WHEREAS,  the result has included impaneling a jury with clear and unacceptable biases and likely prejudices (although juries like judges may be appropriate for a different case and may be of good faith and competence and “bias” should be understood as simply meaning that a judge or jury may be right for a different case where their objectivity will not be a doubt in the public’s mind; “bias” being a risk not a derogatory term), and 

WHEREAS,  the result has included illogical, inconsistent, and unconvincing admission of evidence under the Federal Rules of Evidence, determining the outcome of trials based more on the whim of judges than on any discernible standard – that is in reality not just in flowery language , and

WHEREAS,  the result has included erratic decisions on the admissibility of evidence under the Federal Rules of Evidence for which there is in reality no recourse, and of course the evidence in the record determines the end result, and

WHEREAS,  the result has included inconsistent and illogical decisions about releasing criminal defendants on bail pre-trial, and

WHEREAS,  the result has included unjust and unconvincing decisions on appeal rather than appellate courts providing the opportunity to fully understand the case being appealed by remands to flesh out any facts or arguments not clear, orders for further briefing, inquiries as to the facts, and

WHEREAS,  the result has included in many cases forcing a person to go through an entire trial and the burden and expense before the appeals court will review motions that might have made the trial unnecessary or narrowed its scope, and

WHEREAS,  the result has included the trial judge preventing defendants from calling to the stand witnesses of their choosing, and 

WHEREAS,  the result has included prosecutors withholding exculpatory information from defendants and the Courts, including information that might lead to identifying witnesses, producing an unreliable outcome, and 

WHEREAS,  the result has included the trial judge effectively directing what a criminal Defendant’s defense is allowed to be rather than letting the Defendant present his defense, and

WHEREAS,  the result has included inconsistent rulings on the proper scope of the case, what issues the prosecution can raise in contradiction to whether the defendant can argue defenses, 

NOW THEREFORE, BE IT ENACTED, that —

SECTION 1.  RULES ENABLING ACT RESCINDED 

  1. The Rules Enabling Act 28 U.S.C. §§ 2071–2077, to be understood not narrowly is hereby rescinded.
  2. This Act especially Section 1 is prospective and not retroactive.
  3. This Act especially Section 1 concerns how the rules and structure of the Federal courts are defined or modified, and therefore this Act has no effect on what rules did govern in past cases.
  4. This Act especially Section 1 does not affect the validity of rules that in the past were established under the Rules Enabling Act.
  5. The effective date of this Act is immediate upon enrollment, presentment, and signature, but nothing in this Act necessarily changes any rule governing the Federal courts.  It changes who shall decide if any future changes are made, in conformity with the U.S. Constitutional mandate.

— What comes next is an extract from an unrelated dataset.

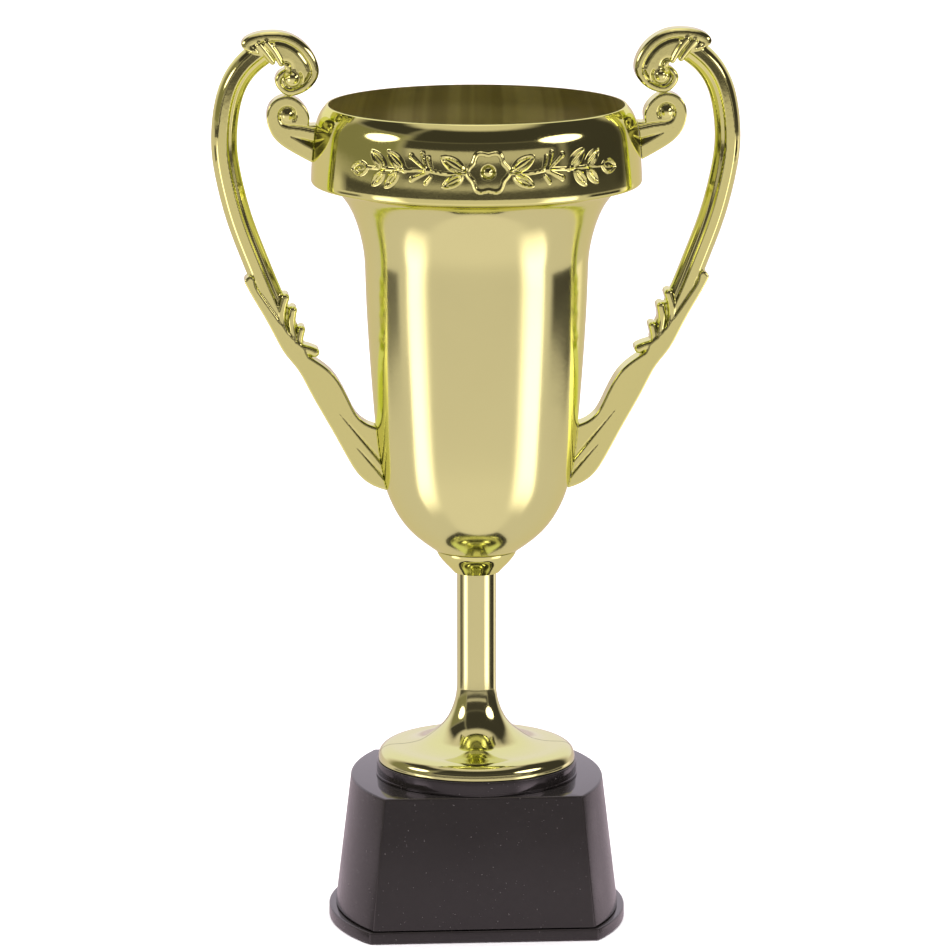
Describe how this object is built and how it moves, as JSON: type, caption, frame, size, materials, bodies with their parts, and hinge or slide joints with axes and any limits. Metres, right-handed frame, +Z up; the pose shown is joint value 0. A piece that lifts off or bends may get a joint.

SECTION 2.  INTERIM PROCESS FOR MODIFICATION OF RULES GOVERNING THE LOWER FEDERAL COURTS

  1. The following process and procedure shall be govern subject to any subsequent legislation that the Congress might adopt.
  2. The Judicial Conference may propose for consideration by the U.S. Congress any modifications of the rules of the lower Federal courts.
  3. Any proposed modification of the rules of the lower Federal courts that is now pending or being worked on shall be treated (when mature) as a proposal for consideration of the U.S. Congress.
  4. Without any prejudice to or limitation on the Federal judiciary engaging in its own internal discussion, receipt of public suggestions and opinions, academic evaluation, making recommendations or the like, the decision-making powers and authority including recommended reforms of the Judicial Conference’s “Committee on Rules of Practice and Procedure and Its Advisory Rules Committees,” are hereby transferred to the U.S. House of Representatives’ Judiciary Committee.

SECTION 3.  SUBCOMMITTEE OF THE JUDICIARY COMMITTEE

  1. There shall hereby be established a subcommittee of the Judiciary Committee, U.S. House of Representatives which shall fulfill the functions of proposing, receiving proposals, and deciding upon the addition to, deletion from, or modification of the Federal Rules of Civil Procedure, Federal Rules of Criminal Procedure, Federal Rules of Evidence, Federal Rules of Appellate Procedure, Federal Rules of Bankruptcy Procedure, Codes of Conduct for United States Judges, Code of Conduct for Judicial Employees, and any other rules governing the lower Federal courts “inferior” to the U.S. Supreme Court.
  2. The Subcommittee shall be named initially on an interim basis “The Subcommittee on the Rules Governing Lower Federal Courts.”
  3. No addition to, deletion from, or modification of the rules governing the Federal courts shall be effective unless voted approved by both the U.S. House and U.S. Senate. 
  4. This Section is not intended to interfere with or limit the name used or functions of the Judicial Conference’s consideration of desirable changes to the rules governing Federal courts

SECTION 4.  INTERPRETATION OF THIS ACT

This Act is to be interpreted and applied according to the plain wording used herein.  The Congress explicitly excludes any gloss or spin on these topics rendered by the Federal courts as to any term of art, wording, assumptions, or intentions.  This Act is not adopted as maintaining or continuing past practices, concepts, or interpretation.